Wilford also sang unnecessarily loud at times, but was smooth, even and articulate throughout his range, and gave a good account of the haute-contre style, the high male voice that French audiences of the time preferred to the stratospheric countertenor or castrato.

The two singers managed to blend their somewhat different timbres in the duets, and deftly exchanged lightning-fast roulades in the virtuoso arias “Triomphe, triomphe, Amour” and “Vole, Amour.”

A third Garland—baritone Andrew—briefly contributed in the role of the suitor Hylas, whose sole function here, hélas, was to be sent away by the faithful Zélide.

The chorus of shepherds and shepherdesses sang with character as well, solemnly invoking the god Amour (Cupid) one moment and zestfully anticipating amorous pleasures the next.

The interspersed dances were not as abundant as one might expect in a work its composer called an “acte de ballet,” but what there was was choice: a melodious minuet with oboes, a rich-toned musette featuring the bassoon, a lively gavotte, and a rousing, tambourine-driven contredanse to wrap up the evening.

The program will be repeated 3 p.m.
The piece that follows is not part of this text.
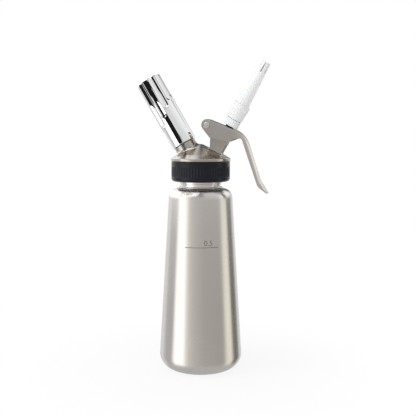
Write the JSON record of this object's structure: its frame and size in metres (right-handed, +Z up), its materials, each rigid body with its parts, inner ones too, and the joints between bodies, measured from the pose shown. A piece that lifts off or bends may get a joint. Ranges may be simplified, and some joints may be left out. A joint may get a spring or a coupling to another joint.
{
  "type": "whipped cream dispenser",
  "caption": "Tapered brushed steel cream whipper with a steel head, squeeze lever valve, fluted chrome charger holder, dark silicone grip ring and white slotted decorating nozzle.",
  "frame": {"origin": "centre of the bottle's flat base, on the bottle's axis", "axes": "+Z up along the bottle's axis, +X towards the nozzle and the lever's handle, -X towards the charger holder, -Y towards the viewer of the front"},
  "size_m": [0.1298, 0.0806, 0.2977],
  "materials": {
    "bottle_steel": "brushed round the bottle, satin",
    "satin_steel": "blasted satin, slightly warm",
    "chrome": "mirror bright",
    "silicone": "soft satin, near black with a blue cast",
    "black_rubber": "matt",
    "white_plastic": "smooth, half gloss",
    "plain_steel": "bright zinc"
  },
  "bodies": {
    "bottle": {"bottle_body": "bottle_steel", "neck_ring": "satin_steel"},
    "head": {"head_body": "satin_steel", "grip_ring": "silicone", "head_gasket": "black_rubber", "pin_carrier": "satin_steel", "carrier_gasket": "black_rubber", "check_valve": "black_rubber", "piercing_pin": "plain_steel", "charger_seal": "black_rubber", "lever_pin": "satin_steel", "pin_clip": "plain_steel", "valve_spring": "plain_steel"},
    "lever": {"lever": "satin_steel"},
    "stem": {"valve_stem": "satin_steel", "valve_seal": "black_rubber", "stem_o_ring_lower": "black_rubber", "stem_o_ring_upper": "black_rubber", "stem_collar": "satin_steel", "adapter_gasket": "black_rubber"},
    "adapter": {"nozzle_adapter": "white_plastic"},
    "nozzle": {"decorating_nozzle": "white_plastic"},
    "holder": {"charger_holder": "chrome"},
    "charger": {"gas_charger": "plain_steel"}
  },
  "joints": [
    {"name": "head_lift", "type": "slide", "parent": "bottle", "child": "head", "axis": [0, 0, 1], "range_m": [0, 0.06]},
    {"name": "lever_pivot", "type": "hinge", "parent": "head", "child": "lever", "pos_m": [0.00751, 0, 0.23743], "axis": [0, 1, 0], "range_deg": [0, 12], "stiffness_Nm_per_rad": 0.35, "springref_deg": -15.47},
    {"name": "valve_slide", "type": "slide", "parent": "head", "child": "stem", "axis": [-0.509, 0, -0.8607], "range_m": [0, 0.0032], "deforming": ["valve_spring"]},
    {"name": "adapter_lift", "type": "slide", "parent": "stem", "child": "adapter", "axis": [0.509, 0, 0.8607], "range_m": [0, 0.02]},
    {"name": "nozzle_lift", "type": "slide", "parent": "adapter", "child": "nozzle", "axis": [0.509, 0, 0.8607], "range_m": [0, 0.02]},
    {"name": "holder_lift", "type": "slide", "parent": "head", "child": "holder", "axis": [-0.509, 0, 0.8607], "range_m": [0, 0.075]},
    {"name": "charger_draw", "type": "slide", "parent": "head", "child": "charger", "axis": [-0.509, 0, 0.8607], "range_m": [0, 0.034]}
  ],
  "couplings": [
    {"joint": "valve_slide", "follows": "lever_pivot", "m_per_rad": 0.0149},
    {"joint": "charger_draw", "follows": "holder_lift", "ratio": 0.45}
  ]
}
Sunday.  bostonbaroque.org; 617-987-8600.

Posted in Performances


One Response to “Charpentier, Rameau sparkle in French Valentine from Boston Baroque”

  1. Posted Feb 17, 2014 at 8:30 am by Carl Goodman

    Sunday’s performance was wonderful. And it was a treat – no a gift – to again hear Amanda Forsythe. She was superior. And her stage presence compliments her beautiful voice.